Of course we must not forget that there certainly has been a driving force, originally, to pull a European Union off the ground: the desire to never again see a war in Europe. Maybe we should go back even further than the horror of the two world wars of the last century. In his stunningly detailed book 'Belgium, a history without a country', Rolf Falter describes nineteen centuries of violence, murder, manslaughter, rape, exploitation and terror in Europe, focusing on that part of Europe that we now know as Belgium and the Netherlands. Other than North America, we have a history of structural Government-driven violence. But would that be a source to further European commonality? Apparently not. At least not in the area of Europe where the power is. Our greatly increased prosperity, plus the decades long absence of any armed struggle in Europe – putting aside the war in the Balkans – have diluted thinking in terms of "We need a European Union to prevent war at home!".

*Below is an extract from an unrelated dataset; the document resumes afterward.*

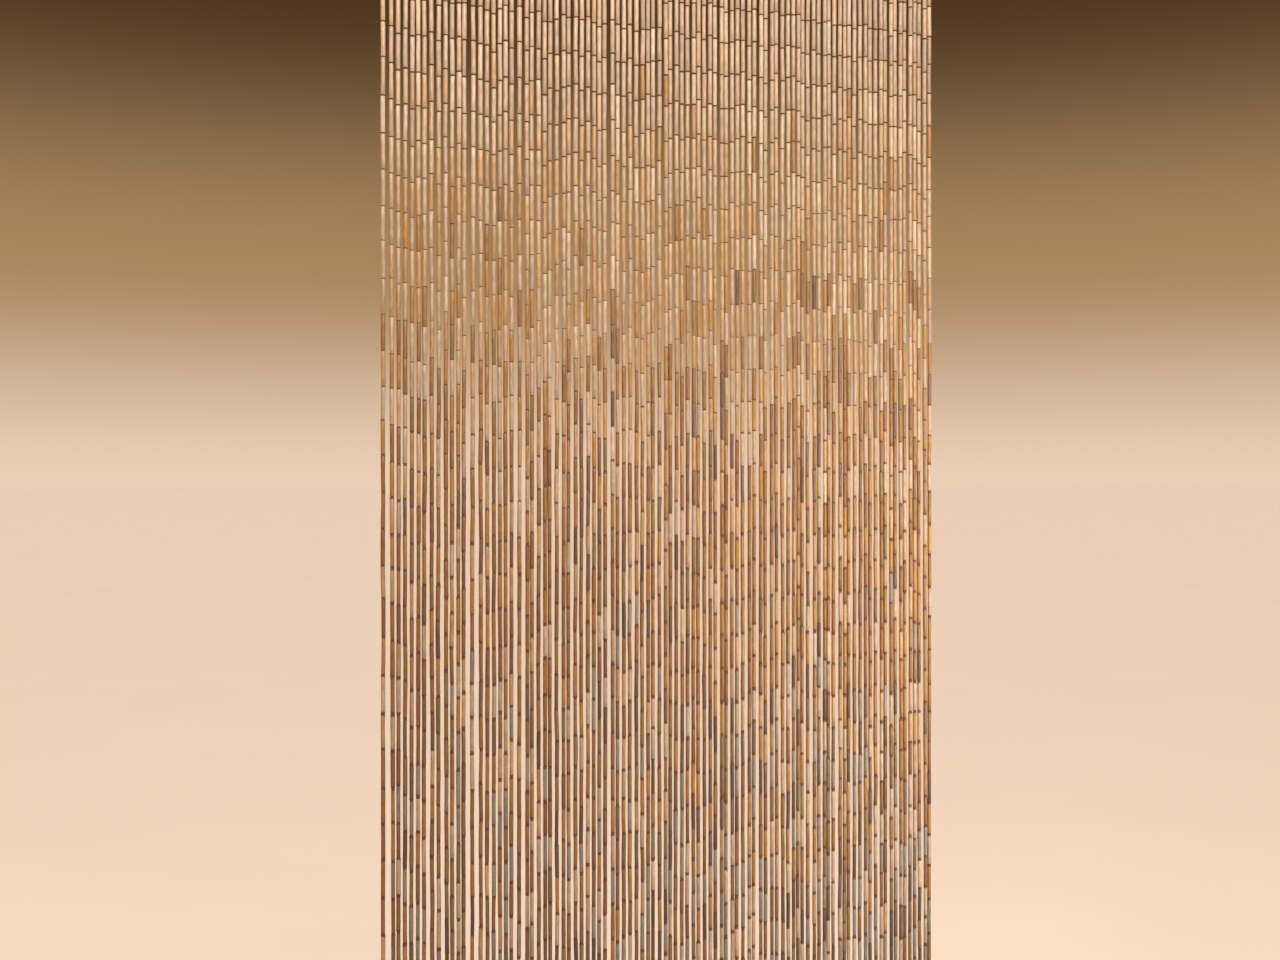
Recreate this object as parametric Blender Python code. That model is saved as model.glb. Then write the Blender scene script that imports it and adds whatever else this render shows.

There is currently no deep-felt ideal that can act as an engine for a politically convincing and widely accepted federal form of Government. Worse still: the small steps with which we nevertheless advance, given the cautious statements from leading European leaders in the direction of more political ‘integration’, are all derived from the economic crisis. Thus, derived from something we must consider fairly sad. A negative source. The only ‘positive’ is in the ruling ‘Never waste a good crisis’. But if this kind of cynicism must be the basis for the decision-making to deliver us a European Federation, then doubts are creeping in.

That is why I put the most crucial question to you: the Americans had ‘freedom’, what could be the driving force for ‘Brussels’, that will encourage Europeans to rise above their narrow-minded nationalist interests, in order to bring them determinedly and convincingly towards the construction of a federal Europe?